Tuesday, June 4, 2013

Two pots from the upcoming New Bedford "Harbor" show

It will be interesting to see if two Cape Cod potters - Kimberly Sheerin Medeiros and myself - can draw fellow Cape Codders across the canal and down the highway to New Bedford this Saturday. Personally, I'm doubtful; it's difficult to draw Cape people off-Cape in the spring and summer. But there's always a chance.
Kim and I have been working together on pots for "Facets of the Harbor" at Gallery 65 on William for the past month - throwing, stamping, slip-trailing, trimming, glazing, firing ... and we think it will be a good show at this lovely cooperative gallery in downtown New Bedford. Our pots and John Robson's photographs should work well together in the old whaling city.
I have longtime links to New Bedford. My grandmother, Edna Jackson, was born there on January 1, 1900. My mother went to nursing school there.

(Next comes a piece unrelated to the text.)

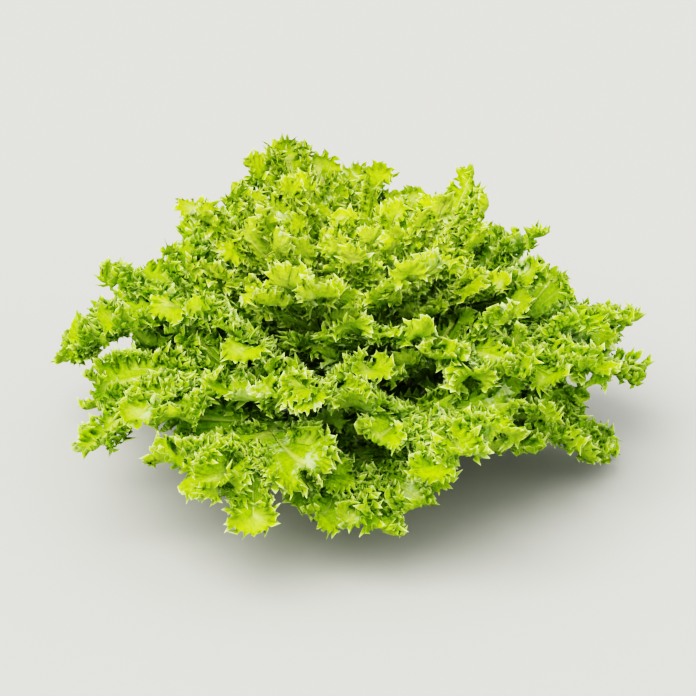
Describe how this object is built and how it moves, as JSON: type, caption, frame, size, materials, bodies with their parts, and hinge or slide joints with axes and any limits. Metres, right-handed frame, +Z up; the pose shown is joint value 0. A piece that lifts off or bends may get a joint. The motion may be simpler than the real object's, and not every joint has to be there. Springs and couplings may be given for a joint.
{
  "type": "curly endive head",
  "caption": "Cut head of curly endive: a low rosette of lobed leaves with ruffled, toothed edges, standing on its cut stem.",
  "frame": {"origin": "centre of the stem's flat cut face", "axes": "+Z up along the stem, from the cut face to the heart; the leaves turn round Z by the golden angle, and leaf 1 points along +X"},
  "size_m": [0.3159, 0.3148, 0.1576],
  "materials": {
    "outer_leaf": "thin waxy leaf, bright yellow-green, paler along the midrib",
    "inner_leaf": "thin waxy leaf, lighter yellow-green",
    "heart_leaf": "thin tender leaf, pale yellow",
    "stem": "moist white flesh with a cut face"
  },
  "bodies": {
    "root": {"cut_stem": "stem", "outer_leaf_01": "outer_leaf", "outer_leaf_02": "outer_leaf", "outer_leaf_03": "outer_leaf", "outer_leaf_04": "outer_leaf", "outer_leaf_05": "outer_leaf", "outer_leaf_06": "outer_leaf", "outer_leaf_07": "outer_leaf", "outer_leaf_08": "outer_leaf", "outer_leaf_09": "outer_leaf", "outer_leaf_10": "outer_leaf", "outer_leaf_11": "outer_leaf", "outer_leaf_12": "outer_leaf", "outer_leaf_13": "outer_leaf", "outer_leaf_14": "outer_leaf", "outer_leaf_15": "outer_leaf", "outer_leaf_16": "outer_leaf", "outer_leaf_17": "outer_leaf", "outer_leaf_18": "outer_leaf", "outer_leaf_19": "outer_leaf", "outer_leaf_20": "outer_leaf", "outer_leaf_21": "outer_leaf", "outer_leaf_22": "outer_leaf", "outer_leaf_23": "outer_leaf", "outer_leaf_24": "outer_leaf", "inner_leaf_25": "inner_leaf", "inner_leaf_26": "inner_leaf", "inner_leaf_27": "inner_leaf", "inner_leaf_28": "inner_leaf", "inner_leaf_29": "inner_leaf", "inner_leaf_30": "inner_leaf", "inner_leaf_31": "inner_leaf", "inner_leaf_32": "inner_leaf", "inner_leaf_33": "inner_leaf", "inner_leaf_34": "inner_leaf", "heart_leaf_35": "heart_leaf", "heart_leaf_36": "heart_leaf", "heart_leaf_37": "heart_leaf", "heart_leaf_38": "heart_leaf", "heart_leaf_39": "heart_leaf", "heart_leaf_40": "heart_leaf", "heart_leaf_41": "heart_leaf", "heart_leaf_42": "heart_leaf", "heart_leaf_43": "heart_leaf", "heart_leaf_44": "heart_leaf"}
  },
  "joints": []
}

For much of my childhood on Martha's Vineyard, New Bedford was served by a ferry from the island and was the "big city" Islanders went to for department stores, dentists, doctors.
But the city has had some hard economic times in the past few decades, as the fishing industry suffered, and the downtown is not the magnet that it once was for shoppers. Still, it's rallied with the conversion of a big department store into the arts department of the University of Massachusetts at Dartmouth. And the New Bedford Whaling Museum is a first-class attraction just a block or so from Gallery 65. New restaurants and galleries have been opening. The Zeiterion, an old theater downtown, books tours of national and international performers. It's become an interesting place, particularly as artists trained at the downtown school have decided to stay and work in New Bedford. And Kim and I are delighted to be asked to be part of it.
If you're on the Cape or in Southeastern Massachusetts, please come to the show and see what the artists are creating on the cobblestone streets of the old fishing port. The opening is this Saturday, June 8, from 6 to 8 p.m.
Here are two pots from the show: At top, a platter thrown by me and decorated by Kim; bottom, a vase from my wheel, altered, stamped and glazed by Kim.




5 comments:

Dennis Allen said...

Hope you have a great show. It won't be the fault of the pots if you don't. This partnership has produced some very nice pots.

Linda Starr said...

Super looking pots, good luck with the show.

June Perry said...

Good luck with the show. Very nice collaborative work.

Michèle Hastings said...

Have a great show. The pots are looking great.

Hollis Engley said...

Thanks, everyone. Looking forward to the opening.